Miller acknowledged that with investor-owned utilities in rate proceedings, "executive salary is always a big issue." Salary information is generally "requested as part of the rate calculus." For instance, with New Jersey-based utility PSE&G, "like any other utility, because each component is part of the rates, it is fair game" in the rate case, Miller said.
Lack of disclosure
PSEG Long Island's lack of disclosure of its executive pay stands in contrast to all LIPA employees, whose salaries and other financial disclosures are publicly available.
For example, LIPA chief executive John McMahon made $275,018 last year, and finance chief Tom Falcone, $228,846. Of LIPA's 53 employees in 2014, 27 made more than $100,000, and six made more than $200,000. Some have since transferred to PSEG or taken other jobs. LIPA, which was downsized as a result of the reform act to a largely oversight and financial role, now has 40 employees.
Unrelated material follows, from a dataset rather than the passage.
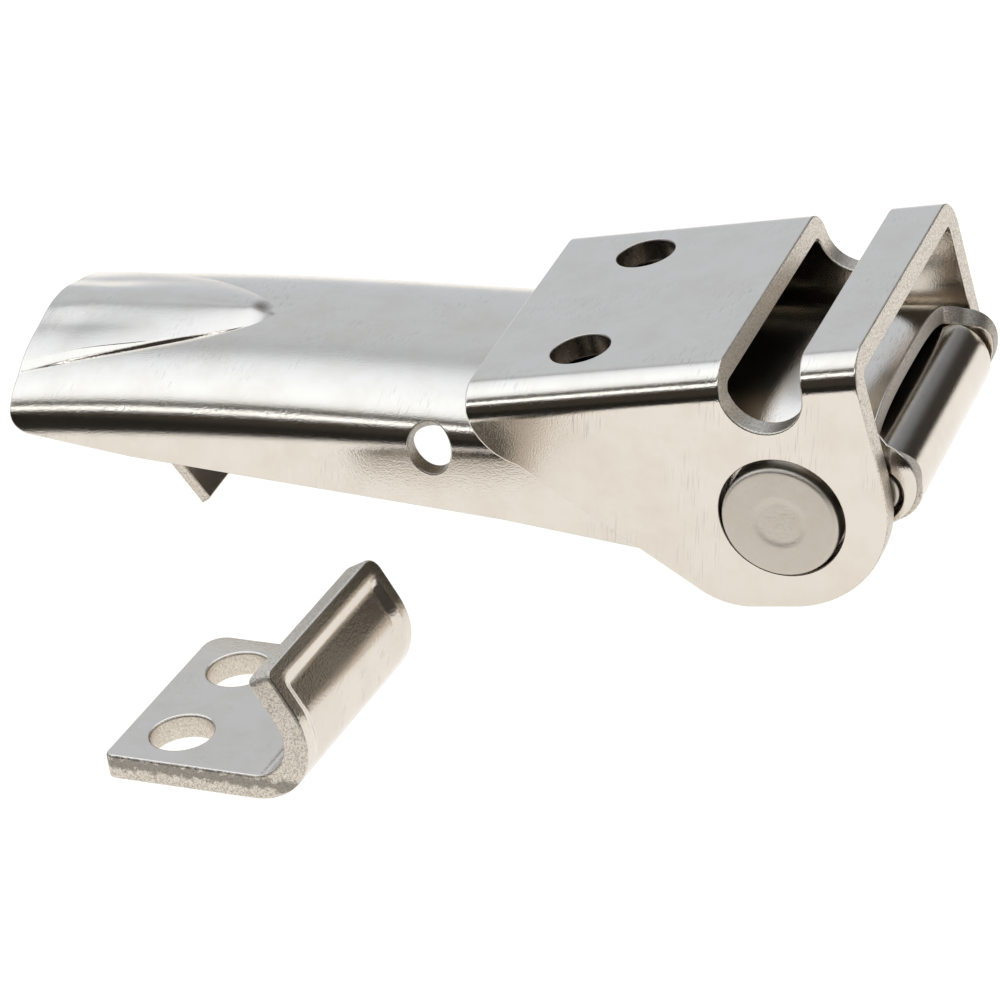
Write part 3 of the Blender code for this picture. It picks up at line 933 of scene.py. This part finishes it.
def subdivided_path(path, step):
    """An open path with its long edges split."""
    points = [path[0]]
    for here, there in zip(path, path[1:]):
        count = max(1, math.ceil(np.linalg.norm(there - here) / step))
        points += [here + (there - here) * i / count for i in range(1, count + 1)]
    return np.array(points)


class LATCH_OT_catch(LatchPiece, bpy.types.Operator):
    """Press the catch plate: plate with two holes, bend and leaning lip with a recess"""

    bl_idname = "latch.catch"
    bl_label = "Catch Plate"

    def execute(self, context):
        sizes, looks = context.scene.latch_catch, self.looks(context)
        bend, wide, lip = sizes.bend / MM, sizes.width / MM, sizes.lip / MM
        flat, lean = 11.8, 28.0
        curve = arc((flat, bend), bend, -90, lean, 40)
        along = np.array((-math.sin(math.radians(lean)), math.cos(math.radians(lean))))
        path = np.concatenate([[(0, 0)], curve, [curve[-1] + along * lip]])
        fold, gone = path_fold(subdivided_path(path, 0.3), -1)
        total, side = gone[-1], wide / 2
        outline = np.concatenate([
            arc((1.6, 1.6 - side), 1.6, 180, 270, 8), arc((total - 1.3, 1.3 - side), 1.3, -90, 0, 8),
            arc((total - 0.6, side - 0.6), 0.6, 0, 90, 5), arc((0.7, side - 0.7), 0.7, 90, 180, 5),
        ])
        hole = sizes.hole / 2 / MM
        holes = [ellipse((4.3, across), hole, hole) for across in (-4.375, 4.375)]
        loops = [subdivided(loop, 0.4) for loop in (outline, *holes)]
        margin, soft, depth = 0.95, 1.1, sizes.recess / MM
        first = flat + math.radians(60) * bend

        def relief(blank):
            """The recess: even along the lip's top and sides, and fading into the bend."""
            s, across = blank.T
            sides = smooth(side - margin - np.abs(across), 0, soft)
            return depth * sides * smooth(total - margin - s, 0, soft) * smooth(s, first, first + 3.2)

        made = pressed_sheet(
            "catch_plate_shell", loops, fold, sizes.sheet / MM, sizes.rim / MM,
            np.r_[np.arange(0.5, flat, 0.6), np.arange(flat, total, 0.24)],
            np.r_[np.arange(-side, 2.2 - side, 0.2), np.arange(2.4 - side, side - 2.2, 0.7),
                  np.arange(side - 2.2, side, 0.2)],
            relief, bored=1,
        )
        shine = nickel("bright_nickel_catch", looks.bright, looks.stain, 0.14, peel=0.0002,
                       bump=0.00001, specks=0.8, rubs=0.2, film=0.3, film_size=0.004)
        edge = sheared_nickel("sheared_nickel_catch", looks.sheared, bump=0.00006, torn_at=0.0014)
        wall = sheared_nickel("drilled_nickel_catch", looks.sheared, even=0.6)
        low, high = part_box("catch_plate")
        corner = Vector((low.x, high.y - sizes.width * math.cos(sizes.turn), 0))
        middle = Matrix.Translation((0, sizes.width / 2, 0))
        place = Matrix.Translation(corner) @ Matrix.Rotation(sizes.turn, 4, "Z") @ middle
        settle(made, place, "catch_plate", "catch", [shine, edge, wall])
        return {"FINISHED"}


class LATCH_OT_journals(LatchPiece, bpy.types.Operator):
    """Turn the two journal rivets, each with a dimple in its face"""

    bl_idname = "latch.journals"
    bl_label = "Journal Rivets"

    def execute(self, context):
        sizes, looks = context.scene.latch_pins, self.looks(context)
        radius, face, shank = sizes.journal / MM, sizes.journal_face / MM, sizes.shank / MM
        dimple, shoulder, staked = sizes.dimple / MM, 11.65, 10.1
        edge = 0.35
        sunk = 0.09
        profile = [(0, face - sunk)]
        profile += [(dimple * s, face - sunk * (1 - smooth(s, 0.72, 1.0)))
                    for s in np.linspace(0.05, 1.0, 24)]
        profile += [(r, face) for r in np.linspace(dimple + 0.12, radius - edge, 10)]
        profile += [tuple(p) for p in arc((radius - edge, face - edge), edge, 90, 0, 7)[1:]]
        profile += [(radius, shoulder + 0.1), (radius - 0.1, shoulder), (shank, shoulder), (shank, staked)]
        profile += [(0, staked)]

        def ripple(x, z):
            """Uneven bottom of the dimple and slightly worn face."""
            spot = Vector((x, 0, z))
            share = max(0.0, 1 - (math.hypot(x, z) / dimple) ** 6)
            return -0.035 * share * abs(noise.noise(spot * 3.1)) - 0.006 * abs(noise.noise(spot))

        shine = nickel("satin_nickel_journal", looks.satin, looks.stain, 0.42, peel=0.0002,
                       bump=0.000012, specks=0.7, rubs=0.1, film=0.5, film_size=0.002)
        tilt = context.scene.latch_lever.tilt
        for word, turn in (("far", 0.0), ("near", math.pi)):
            made = turned("journal_rivet_" + word + "_turned", profile, 96, ripple)
            place = at_joint("lever_pivot", tilt) @ Matrix.Rotation(turn, 4, "Z")
            settle(made, place, "journal_rivet_" + word, "lever", [shine])
        return {"FINISHED"}


class LATCH_OT_hook_pin(LatchPiece, bpy.types.Operator):
    """Turn the hook pin, with rounded ends"""

    bl_idname = "latch.hook_pin"
    bl_label = "Hook Pin"

    def execute(self, context):
        sizes, looks = context.scene.latch_pins, self.looks(context)
        radius, end, edge = sizes.pin / MM, sizes.pin_half / MM, 0.3
        cap = [(r, end - 0.06 * (r / radius) ** 2) for r in np.linspace(0, radius - edge, 6)]
        cap += [tuple(p) for p in arc((radius - edge, end - edge - 0.06), edge, 90, 0, 6)[1:]]
        profile = cap + [(r, -y) for r, y in reversed(cap)]
        made = turned("hook_pin_turned", profile, 64)
        shine = nickel("satin_nickel_pin", looks.satin, looks.stain, 0.3, bump=0.000008, film_size=0.002)
        settle(made, at_joint("hook_pivot", 0), "hook_pin", "lever", [shine])
        return {"FINISHED"}


# ---------------------------------------------------------------- stage


def studio_sky(world, back, side):
    """A light tent: grey wall behind, bright roof, dark front with one thin lamp."""
    world.use_nodes = True
    tree = world.node_tree
    link = tree.links.new
    ground = tree.nodes["Background"]
    where = node(tree, "TexCoord")
    parts = node(tree, "SeparateXYZ")
    link(where.outputs["Generated"], parts.inputs[0])

    def along(direction):
        made = node(tree, "VectorMath", operation="DOT_PRODUCT", in1=direction)
        link(where.outputs["Generated"], made.inputs[0])
        return made

    depth = along(back)
    swing = node(tree, "Math", operation="ARCTAN2")
    link(parts.outputs["Z"], swing.inputs[0])
    link(depth.outputs["Value"], swing.inputs[1])
    share = node(tree, "MapRange", in1=0.0, in2=math.pi, in3=0.0, in4=1.0)
    link(swing.outputs[0], share.inputs[0])
    wall, dark, lamp, roof = (0.71, 0.77, 0.86), (0.05, 0.044, 0.036), (2.3, 2.4, 2.5), (1.42, 1.54, 1.68)
    tent = ramp(tree, [
        (0.0, wall), (0.185, wall), (0.228, (0.50, 0.55, 0.62)), (0.245, (0.90, 0.98, 1.1)),
        (0.3, (1.21, 1.32, 1.48)), (0.37, (1.34, 1.46, 1.62)), (0.43, roof), (0.5, roof),
        (0.57, (1.22, 1.3, 1.38)), (0.605, (0.3, 0.3, 0.3)), (0.62, (0.09, 0.09, 0.085)),
        (0.68, (0.1, 0.1, 0.1)), (0.692, lamp), (0.732, lamp), (0.748, (0.14, 0.12, 0.1)), (0.79, dark),
        (1.0, dark),
    ])
    link(share.outputs[0], tent.inputs[0])
    right = along(side)
    flank = ramp(tree, [(0.0, 0.0), (0.12, 0.0), (0.42, 1.0), (1.0, 1.0)])
    link(right.outputs["Value"], flank.inputs[0])
    low = node(tree, "MapRange", in1=0.4, in2=0.75, in3=1.0, in4=0.0)
    link(parts.outputs["Z"], low.inputs[0])
    both = node(tree, "Math", operation="MULTIPLY")
    link(flank.outputs[0], both.inputs[0])
    link(low.outputs[0], both.inputs[1])
    curtain = ramp(tree, [(0.0, (1.0, 0.98, 0.95)), (0.04, (1.0, 0.98, 0.95)), (0.08, (0.05, 0.045, 0.04)),
                          (1.0, (0.05, 0.045, 0.04))])
    link(parts.outputs["Z"], curtain.inputs[0])
    mix = node(tree, "Mix", data_type="RGBA")
    link(both.outputs[0], mix.inputs[0])
    link(tent.outputs[0], mix.inputs[6])
    link(curtain.outputs[0], mix.inputs[7])
    link(mix.outputs[2], ground.inputs["Color"])


class LATCH_OT_stage(bpy.types.Operator):
    """Set the camera, the pale floor and the soft studio light"""

    bl_idname = "latch.stage"
    bl_label = "Stage"

    def execute(self, context):
        scene, looks = context.scene, context.scene.latch_stage
        level, turn, roll = looks.height_angle, looks.turn, looks.roll
        toward = Vector(
            (math.sin(turn) * math.cos(level), -math.cos(turn) * math.cos(level), math.sin(level))
        )
        right = Vector((math.cos(turn), math.sin(turn), 0))
        up = toward.cross(right)
        across = right * math.cos(roll) + up * math.sin(roll)
        above = -right * math.sin(roll) + up * math.cos(roll)
        foot = Vector(JOINTS["lever_pivot"]["pos_m"])
        foot.z = 0
        place = foot + toward * looks.distance + across * looks.aim_right + above * looks.aim_up
        lens = bpy.data.cameras.new("studio_camera")
        lens.lens = looks.lens
        lens.sensor_width = 36
        lens.clip_start = 0.01
        camera = bpy.data.objects.new("studio_camera", lens)
        camera.matrix_world = Matrix((
            (across.x, above.x, toward.x, place.x),
            (across.y, above.y, toward.y, place.y),
            (across.z, above.z, toward.z, place.z),
            (0, 0, 0, 1),
        ))
        scene.collection.objects.link(camera)
        scene.camera = camera
        self.floor(scene, looks)
        world = bpy.data.worlds.new("studio_sky")
        scene.world = world
        studio_sky(world, (-math.sin(turn), math.cos(turn), 0), tuple(right))
        self.lamps(scene)
        self.flag(scene, looks)
        scene.view_settings.view_transform = "Standard"
        return {"FINISHED"}

    def floor(self, scene, looks):
        mesh = bpy.data.meshes.new("pale_floor")
        reach = 3.0
        mesh.from_pydata([(-reach, -reach, 0), (reach, -reach, 0), (reach, reach, 0), (-reach, reach, 0)],
                         [], [(0, 1, 2, 3)])
        floor = bpy.data.objects.new("pale_floor", mesh)
        scene.collection.objects.link(floor)
        paint = bpy.data.materials.new("pale_floor")
        paint.use_nodes = True
        shader = paint.node_tree.nodes["Principled BSDF"]
        shader.inputs["Base Color"].default_value = (0.16, 0.158, 0.155, 1)
        shader.inputs["Roughness"].default_value = 0.9
        shader.inputs["Specular IOR Level"].default_value = 0.0
        shader.inputs["Emission Color"].default_value = (*looks.floor, 1)
        shader.inputs["Emission Strength"].default_value = 1.0
        mesh.materials.append(paint)
        floor.location.z = -0.00002

    def lamps(self, scene):
        roof = bpy.data.lights.new("roof_softbox", "AREA")
        roof.shape = "RECTANGLE"
        roof.size, roof.size_y, roof.energy = 0.5, 0.35, 0.6
        lamp = bpy.data.objects.new("roof_softbox", roof)
        lamp.location = (0.0, 0.05, 0.6)
        lamp.visible_glossy = False
        scene.collection.objects.link(lamp)

    def flag(self, scene, looks):
        """A low black flag round the front, which only the plating's reflections see."""
        mesh = bpy.data.meshes.new("black_flag")
        ring = arc((0, 0), looks.flag_radius, 190, 330, 60)
        count = len(ring)
        verts = [(x, y, z) for z in (0.0, looks.flag_height) for x, y in ring]
        faces = [(i, i + 1, count + i + 1, count + i) for i in range(count - 1)]
        mesh.from_pydata(verts, [], faces)
        flag = bpy.data.objects.new("black_flag", mesh)
        scene.collection.objects.link(flag)
        cloth = bpy.data.materials.new("black_flag")
        cloth.use_nodes = True
        shader = cloth.node_tree.nodes["Principled BSDF"]
        shader.inputs["Base Color"].default_value = (0.02, 0.018, 0.015, 1)
        shader.inputs["Roughness"].default_value = 1.0
        shader.inputs["Specular IOR Level"].default_value = 0.0
        mesh.materials.append(cloth)
        flag.visible_camera = False
        flag.visible_diffuse = False
        flag.visible_shadow = False


# ---------------------------------------------------------------- panel and run

OPERATORS = (
    LATCH_OT_stage,
    LATCH_OT_bracket,
    LATCH_OT_lever,
    LATCH_OT_drawbar,
    LATCH_OT_catch,
    LATCH_OT_journals,
    LATCH_OT_hook_pin,
)


class LATCH_PT_panel(bpy.types.Panel):
    """Lists the latch's pieces, with their sizes and looks"""

    bl_idname = "LATCH_PT_panel"
    bl_label = "Toggle Latch"
    bl_space_type = "VIEW_3D"
    bl_region_type = "UI"
    bl_category = "Toggle Latch"

    def draw(self, context):
        for operator in OPERATORS:
            self.layout.operator(operator.bl_idname)
        for name in SETTINGS:
            box = self.layout.box()
            group = getattr(context.scene, name)
            for key in group.bl_rna.properties.keys():
                if key not in {"rna_type", "name"}:
                    box.prop(group, key)


def register():
    for kind in (*SETTINGS.values(), *OPERATORS, LATCH_PT_panel):
        bpy.utils.register_class(kind)
    for name, kind in SETTINGS.items():
        setattr(bpy.types.Scene, name, bpy.props.PointerProperty(type=kind))


def unregister():
    for name in SETTINGS:
        delattr(bpy.types.Scene, name)
    for kind in (LATCH_PT_panel, *reversed(OPERATORS), *reversed(SETTINGS.values())):
        bpy.utils.unregister_class(kind)


def main():
    register()
    for operator in OPERATORS:
        group, name = operator.bl_idname.split(".")
        getattr(getattr(bpy.ops, group), name)()


if __name__ == "__main__":
    main()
LIPA officials are also subject to financial disclosure requirements, listing all other sources of income and financial holdings. McMahon, for instance, has a Con Edison retirement plan valued at more than $10 million, and is paid $50,000 to $75,000 as a consulting director to Macquarie Infrastructure and Real Assets, a company with holdings in energy, among other things. His securities holdings encompassed hundreds of pages of disclosures, according to a spokesman for the state Joint Commission on Public Ethics, with which the statements are filed.
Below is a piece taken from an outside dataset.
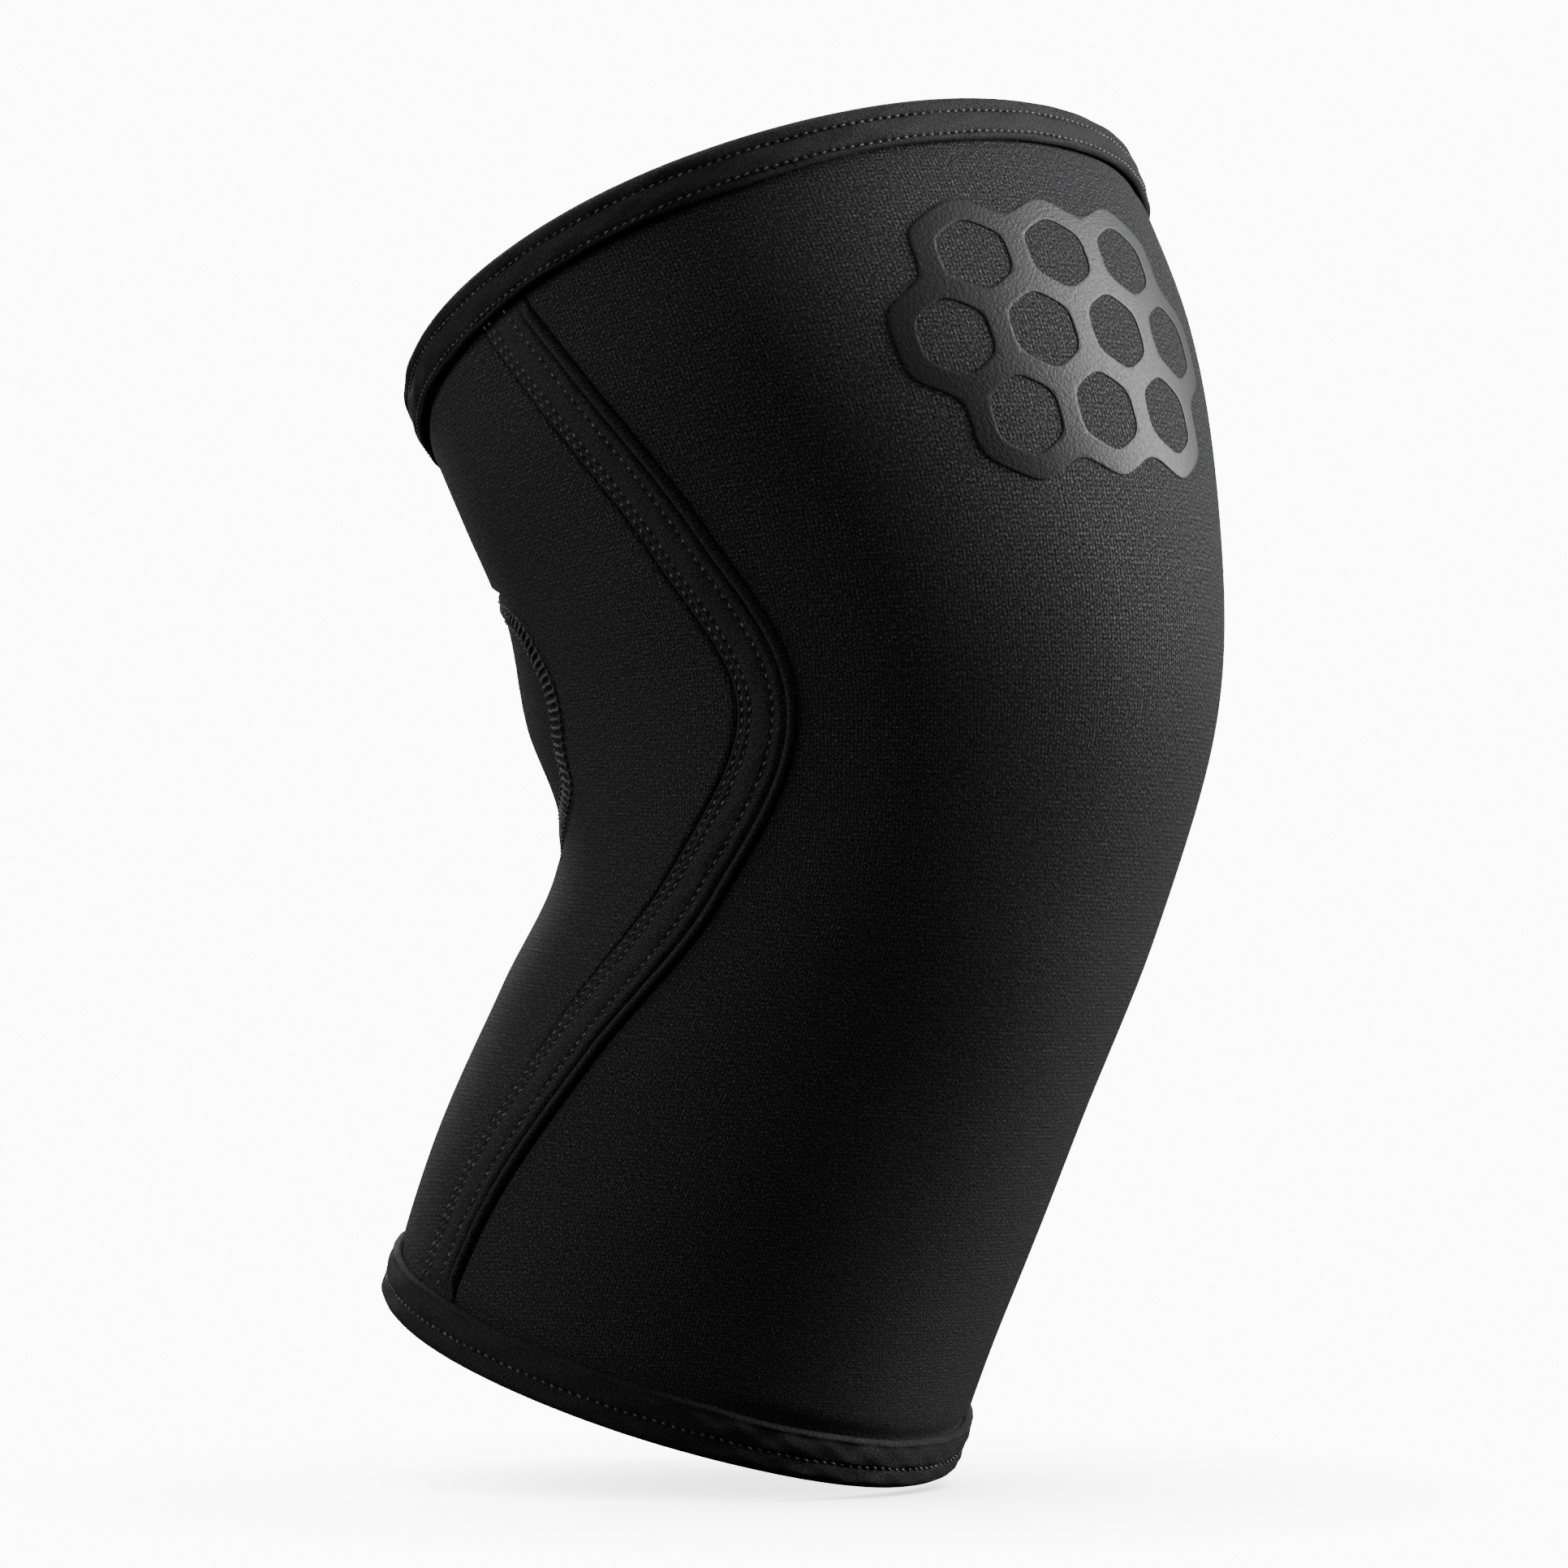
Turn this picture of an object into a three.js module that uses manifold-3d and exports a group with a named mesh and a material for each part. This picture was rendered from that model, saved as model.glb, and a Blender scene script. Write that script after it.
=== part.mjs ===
// A pull-on knee sleeve of padded rubber sheet, in the shape that it has on a bent knee.
// Millimetres. Z is up, the kneecap faces -Y, and the left and right halves mirror each other in X.
// The origin is in the middle of the hollow, at the height where the leg bends.

import * as THREE from 'three';
import Module from 'manifold-3d';
import { mergeVertices } from 'three/addons/utils/BufferGeometryUtils.js';

// Sheet, tape and film
const wall = 5;
const clearance = 0.3;
const tapeThickness = 1.1;
const insertThickness = 4.3;
const filmThickness = 0.3;

// Leg line: each rim's centre from the origin, and how far each rim leans
const thighLength = 98;
const shinLength = 140;
const thighSetBack = 25;
const shinSetBack = 51;
const thighTilt = 24;
const shinTilt = 20;

// Outside sizes of the three main sections, front to back and side to side
const thighDepth = 160;
const thighWidth = 181;
const kneeDepth = 153;
const kneeWidth = 133;
const calfDepth = 130;
const calfWidth = 127;

// How much narrower than their rear halves the front halves are, as on an egg
const thighTaper = 0.01;
const kneeTaper = 0.08;
const calfTaper = 0.12;

// The kneecap's low dome
const kneecapRise = 4;
const kneecapHeight = 16;
const kneecapReach = 36;

// Side seams: degrees from the middle of the front, and the strip that covers each
const thighSeamAngle = 102;
const kneeSeamAngle = 77;
const calfSeamAngle = 116;
const bandWidth = 12.6;
const bandRise = 0.5;
const bandBevel = 0.75;
const grooveWidth = 1.3;
const grooveRise = 0.05;
const rollWidth = 2.4;
const rollHeight = 1;

// Hems: bindings folded over the two rims. The seam strips lie flat from some way below them.
const thighHemWidth = 10.3;
const calfHemWidth = 11.5;
const foldRadius = 1.6;
const bandRunOut = 4;
const bandRunOutLength = 3;

// Insert behind the knee
const insertHeight = 64;
const insertWidth = 162;
const insertCentre = 2;
const insertGap = 0.4;

// Grip print above the kneecap
const printAngle = 14;
const printHeight = 57;
const printCell = 20.5;
const printStroke = 5;
const printRows = [3, 4, 3];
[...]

Ratepayers say it's only fair that PSEG Long Island officials should disclose their pay as well. "If they're serving the public it should all be transparent," said ratepayer Richard Rosner, an engineer from West Sayville. "We should be able to know."
Added Richard Siegelman of Plainview, "I hold that against Gov. [Andrew M.] Cuomo or whoever in the state agreed to such a thing. . . . I think we're entitled" to know the PSEG salaries.
Julia Bovey, director of the Department of Public Service's Long Island office, said the agency generally gets a "lump sum" salary figure with other utilities, and that specific executive salary data often come from Securities and Exchange Commission filings of utilities that are public companies. "That's not to downplay that there's a tremendous amount of information to analyze in this filing," she said.
It's not just salary information PSEG wants to keep secret. PSEG Long Island is supplementing the stacks of public documents filed in its 2016-18 rate-increase request with a growing list of requests to keep information from public view.
Since March 3, PSEG has made more than a dozen separate "exception from disclosure" requests with the DPS, which is reviewing the three-year rate hike of 4 percent annually.
DPS and other parties in the rate case who agree to confidentiality agreements can see the documents PSEG wants to keep private, but if the requests are granted, they cannot be publicly released.
Requests are common
Miller said the confidentiality requests are common in rate proceedings. Utilities have an obligation to protect infrastructure information that could compromise the system if bad actors sought to bring down the grid, for instance, he said. They're also obligated to protect their contractors' proprietary information, and their own trade secrets.
Among other documents that PSEG seeks to keep secret is "PSEG LI Change Initiative Update-December 2014." It is part of a document request by the state seeking "all strategic operating plans" that describe LIPA and PSEG's "current or prospective corporate goals and objectives."
PSEG said it wants the document kept secret because "it outlines the status of customer services, electric T&D [transmission and distribution], and corporate/business services change initiatives." Public release "would likely cause substantial injury to the competitive position of PSEG LI," the company said.
In response to a separate state request for "project justification" documents for budgeted electric-system projects, PSEG has requested they be kept confidential because they are "critical infrastructure information." Release of the documents, PSEG said, "would reveal information about systems, assets, places or things so vital to the state that the disruption, incapacitation or destruction of such could jeopardize the security of the state, its residents or the economy."
Miller said the company requested to keep that information private because the document is "almost like a road map on how to take down a system."
LIPA also is requesting that certain documents be kept secret, including the state's request for cost contracts between the authority and Caithness Long Island, Cross Sound Cable Co. and Neptune Regional Transmission System.
Release would cause "substantial injury" to LIPA and the companies' "competitive positions," the request states.